We’re now half-way through CENTRINNO and have already achieved important milestones on our journey. There have been challenges along the way, including getting policymakers on board and communicating precisely what it is that we do. Narrow perceptions of textiles and the fact that we are located in rural Iceland, not Reykjavík, means that we have to amplify and distill our messaging all the more to be heard and earn trust and credibility in a country where more than two-thirds of the population live in the capital city area. And, likewise, when the common perception is that a successful endeavour really ought to graduate to a location in Reykjavík, we find ourselves demonstrating time and time again that there are tangible benefits and unique opportunities for innovation hubs like the Textile Center that exist outside urban settings but work on projects relevant on a national and international level.  

We also want to be as accessible as possible for the local community, and are looking for more ways to engage the minds and talents of those around us, including makers, sheep-farmers and students who live in the region.  


Next up is hosting “Heldurðu Þræði”, a study program for textile entrepreneurs and makers in Iceland developed by our project partners from the University of Iceland, and continuing the research on textile history and gender conducted by the HÍ research team. This includes mapping women entrepreneurs in textiles, collecting information on the environmental impact of textiles in Iceland and looking at textile value chains from a gendered perspective. 


We are working on facilitating the formation of a Textile Cluster in Iceland for more effective collaboration and knowledge exchange – a first meeting and conference was held in January 2022 – and just welcomed the very first group of Fabricademy students in Blönduós. The multidisciplinary intensive course focusing on new technologies applied to the textile field is taught in our TextileLab from September 2022 onwards.  
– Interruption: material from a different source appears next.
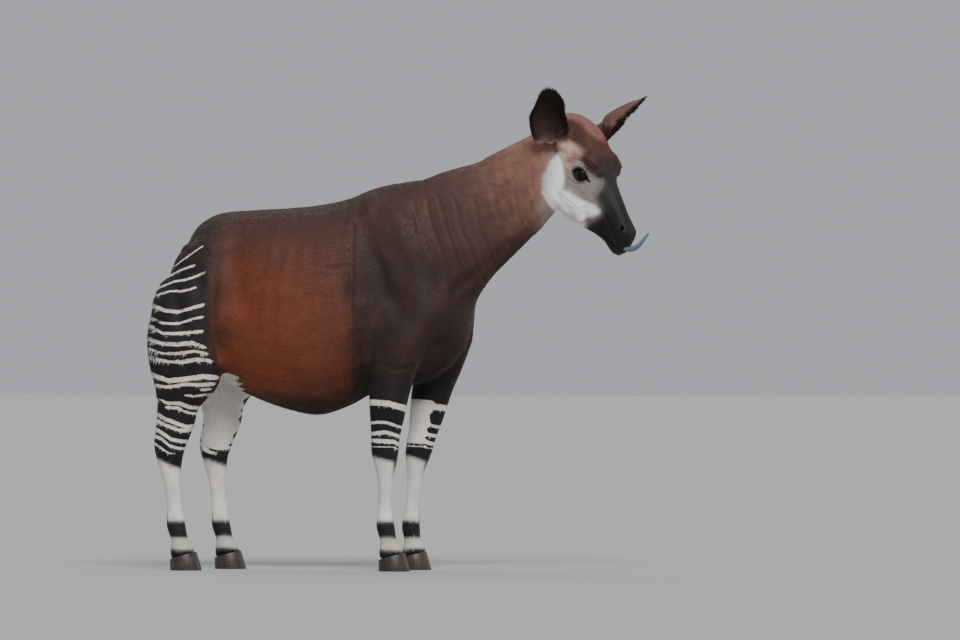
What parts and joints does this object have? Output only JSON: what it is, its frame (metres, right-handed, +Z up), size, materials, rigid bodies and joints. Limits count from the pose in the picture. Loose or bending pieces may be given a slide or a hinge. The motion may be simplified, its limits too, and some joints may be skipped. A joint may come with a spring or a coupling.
{
  "type": "okapi model",
  "caption": "Life-size standing okapi cow with a sloping back, striped rump and legs, lowered head turned to her right, cupped ears and tongue curled up past the lips.",
  "frame": {"origin": "on the floor, under the middle of the bounding box", "axes": "+X towards the way the body faces, +Y towards its left side, +Z up"},
  "size_m": [2.0124, 0.5426, 1.8683],
  "materials": {
    "coat_body": "short dark chestnut coat",
    "coat_neck": "short brown coat, lighter towards the head",
    "coat_head": "short coat, white cheeks, red-brown forehead and black muzzle",
    "coat_legs": "short coat, dark with white stripes and white cannons",
    "coat_tail": "short coat ending in a dark tuft",
    "coat_ears": "thin skin with short hair and a dark rim",
    "horn": "dark dull horn",
    "eye": "wet black-brown",
    "tongue": "moist blue-grey skin"
  },
  "bodies": {
    "root": {"ear_left": "coat_ears", "ear_right": "coat_ears", "eye_left": "eye", "eye_right": "eye", "head": "coat_head", "hoof_front_left_inner": "horn", "hoof_front_left_outer": "horn", "hoof_front_right_inner": "horn", "hoof_front_right_outer": "horn", "hoof_hind_left_inner": "horn", "hoof_hind_left_outer": "horn", "hoof_hind_right_inner": "horn", "hoof_hind_right_outer": "horn", "leg_front_left": "coat_legs", "leg_front_right": "coat_legs", "leg_hind_left": "coat_legs", "leg_hind_right": "coat_legs", "neck": "coat_neck", "tail": "coat_tail", "tongue": "tongue", "torso": "coat_body"}
  },
  "joints": []
}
A very important part of CENTRINNO is, of course, the collaboration between the participating European partners and pilot cities. On the agenda are bi-weekly calls, training sessions and the Consortium Meetings in changing locations that have brought all of us together online and on site since the project first started. It’s incredibly inspiring to be working together towards common goals: putting citizens at the core of sustainable reformation, building creative and productive hubs on the principles of a circular economy and learning about local initiatives around Europe. In October, the Blönduós pilot will be one of three partners hosting the fall 2022 Consortium Meeting.